A FRUITY ONE
COLOMBIA | Saturday, 14 January 2006 | Views [1995]
O.K. It's time for a little bit of a detox. The beer and Veg and two meat diet is starting to take it's toll. There has been a certain shift in attitudes among those around me, my new nicknames of "El Gordo" and "Sancho Panza", which have been gaining ground over the last week or so, leads me to beleive I might have gained the odd pound or two over the duration. ( Panza being the word for "gut" or "belly" in these parts). So in the interest of research, pride and my blood pressure I went down to the market today for a few bags of the first fruit that caught my eye but that I could not readily identify. I think it's going to take a few trips over the next few days to munch through the lot. I better get a shift on or I wont have time for the post on strong liquors.
My initial grab bag included the fruit shown here, with exception of the bananas which I bought just in case the surfeit of the other more alien stuff 'loosened' me up too much. The articles of principal interest today: Tomate de arbol, Zapote and Borojo. And Interesting mix. The ladies of the household are helping me with my little review and were kind enough to give me some help with the preparation. A lot of fruits here are juiced: the tomate del arbol aka tree tomato, aka tamarillo is a nice juicy start. It tastes great in a pitcher full of ice and I can best describe the red juice as a cross between water melon and strawberries, the Zapote on the other hand, which little Zhary is kindly demonstrating in it's open form, has the texture of an Avacado and a taste not unlike a fleshy cantaloupe or Galia Melon. Like the Tomate de arbol it is apparently more often juiced and drunk than eaten from the hand. Perhaps the most interesting of the three is the Borojo, I'm not sure of the initial form of this little monster but the shape it assumes now is due purely to the fact that it has been wrapped in cling-film and suspended in a little plastic net. The fruit inside, as you see in the photo looks like a liquidised christmas pudding and smells fairly pungent and fruity. These gelid little beasts are between two and three years old at the time of their consumption. I asked the ladies what they tasted like; laughs all around. Apparently this is purely a man's domain and, as far as I can determine, seems to be some natural form of Viagra. The girls wouldn't touch a Borojo with a bargepole except to prepare it, something they were happy to do for me (accompanied by much giggling and snapping of each other's bra straps and sideways comments which I can only guess, call me paranoid if you will, are off colour remarks about the gringo manhood). Well they'll laugh on the other side of their 'caras' when confronted with the cerveza-crazed, borojo-fuelled, overfed monster that they have created. I hope for their sakes they know where to lay their hands on a couple of cattle prods at short notice or by god, there'll be pork on the menu breakfast, lunch and dinner.

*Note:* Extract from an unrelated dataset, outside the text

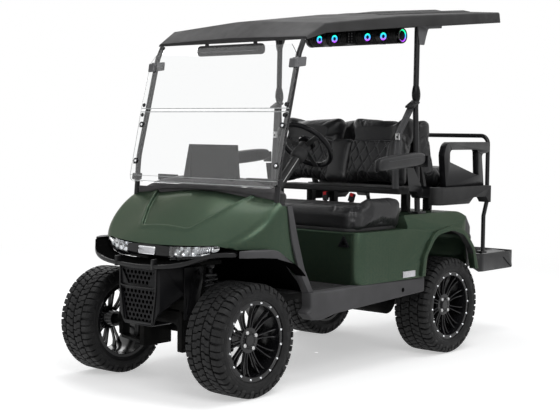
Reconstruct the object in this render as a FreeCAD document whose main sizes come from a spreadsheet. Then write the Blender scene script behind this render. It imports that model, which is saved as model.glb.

Musing aside; they whisked up about a quarter of the borojo with a little egg about the size of a quails egg, a cup of milk, some sugar and a few nondescript ingredients I have yet to identify. Like a trusting fledgling I drank the resultant greeny brown, sweet, floury sludge, reminscent in texture to the Limpopo river, without any feelings of revulsion. Apparently you have to drink it for three or four days to feel the benefit.
Up till now I haven't noticed anything, apart from nervous, or maybe expectant sideways glances from the girls. I never was much good at deciphering those signals. Actually maybe I do have the first stirrings. My guts are rumbling and I am producing industrial quantities of methane. Carrrrr-amba!!!